Bush's picks should pass
| WASHINGTON
No sooner had George W. Bush passed the first test facing a new president - naming competent choices for his cabinet - than speculation arose about how he would meet the second, steering their confirmations through a closely divided Senate.
At first, Mr. Bush was praised for filling his White House and cabinet with "adults," a decided move away from pizza-stained budget submissions and all-night bull sessions. Then, the media began asking which nominee would succumb to a well-organized assault from the opposition.
One has already fallen. Critics of Linda Chavez, nominated as Labor secretary, say they had not wanted her to depart over a "personal mistake." They are less clear as to whether they consider that mistake to be giving shelter to an illegal alien or failing to divulge that humanitarian gesture to the Bush team.
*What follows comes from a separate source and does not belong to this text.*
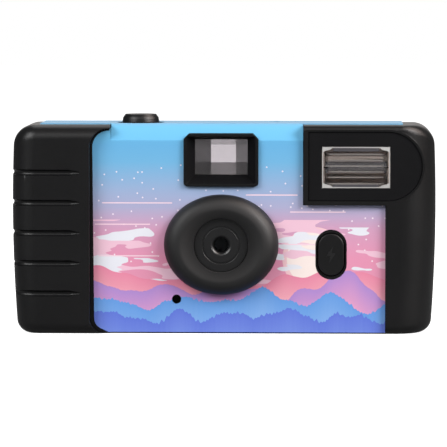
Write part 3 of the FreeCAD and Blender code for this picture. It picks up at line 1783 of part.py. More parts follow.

They feign sadness that they had been unable to defeat the nomination on the "merits," which they insist are her "strident" conservative opinions. They argue that what they most wanted to see was a philosophical discussion of the kind the Senate held before it rejected Robert Bork for a seat on the Supreme Court in 1987.
Judge Bork, though, was in contention for a life appointment. Cabinet members stay in their jobs for much shorter periods. Not that such distinctions matter to ideologues. Those "idealists" who demanded and got their high-level discourse sent their guerrillas rummaging about Washington video rental records in search of something embarrassing to Mr. Bork. (So much for their concern for privacy.)
In the case of John Ashcroft, Bush's designee for attorney general, and Gale Norton, his pick for Interior secretary, Bush's critics on the left will get the fight they claim to prefer. They will lose both, and for three good reasons: the superior qualifications of the two cabinet hopefuls, the specious nature of arguments offered against them, and a fundamental principle that undergirds the Republican ideal of self-government.
Alexander Hamilton understood all that. In the Federalist Papers, the classic defense of the Constitution and the principles it enshrined, he cited the Senate's "advise and consent" powers as a safeguard against nominees of "unfit character" or predisposed to corruption. Believing that "the true test of a good government is its aptitude to produce a good administration," he insisted that the president be free to discharge the public's business with people of his choice.
The use of "advise and consent" for the purpose of obtaining nominees more closely aligned to the Senate's way of thinking would, he argued, transfer the power of appointment from the executive to the legislative branch, which the Constitution forbids.
On nominations, Hamilton observed: "But his nomination may be overruled: This it certainly may, yet it can only be to make place for another nomination.... The person ultimately appointed must be the object of his [the president's] preference, though perhaps not in the first degree. It is also not very probable that his nomination would often be overruled. The Senate could not be tempted by the preference they might feel to another to reject the one proposed; because they could not assure themselves that the person they might wish would be brought forward by a second or by any subsequent nomination...."
None who oppose Mr. Ashcroft or Ms. Norton has called the character of either into question.
In a most ironic twist, they challenge Ashcroft's fitness on the grounds that he is a man of deeply held religious convictions. Who other than a man with a firm moral compass is better poised to restore integrity to a department that has been damaged and compromised by eight years of scandal and mismanagement?
Those who argue that Ashcroft and Norton cannot be relied on to enforce laws with which they disagree misunderstand the meaning of oaths and misread American history. Harry Truman, a hero of the Democratic Party, vetoed the Taft-Hartley bill, which curbed the power of labor unions. Yet, as president, he evoked its powers six times.
As Hamilton foresaw, senators of all persuasions have been reluctant to seek to change an administration's policies by refusing him his choice of minions.
As George W. Bush reminded his critics, Gale Norton's position on opening part of the Artic National Wildlife Refuge is the same as his.
Most Senates have preferred to further their policy objectives the old-fashioned way, through legislation and elections. Nor would Hamilton be surprised that in spite of inflammatory rhetoric and well-financed "seek and destroy" missions of recent years, the Senate has rejected only two cabinet designees in the past 50 years.
John Tower's rejection in 1989 for secretary of Defense was attributed to character deficiencies.
Forty years earlier, in a vote universally regarded as one of partisan retribution, the Senate voted down the former chairman of the Atomic Energy Commission, Lewis Strauss, as President Eisenhower's secretary of Commerce. Both sides left that battle bruised enough not to even think about putting another cabinet designee who met Hamilton's test through that kind of ordeal ever again. The present Senate would do itself and the nation a great favor by following in that tradition.
Alvin S. Felzenberg, director of the Mandate For Leadership Project at the Heritage Foundation, writes and lectures about the American presidency.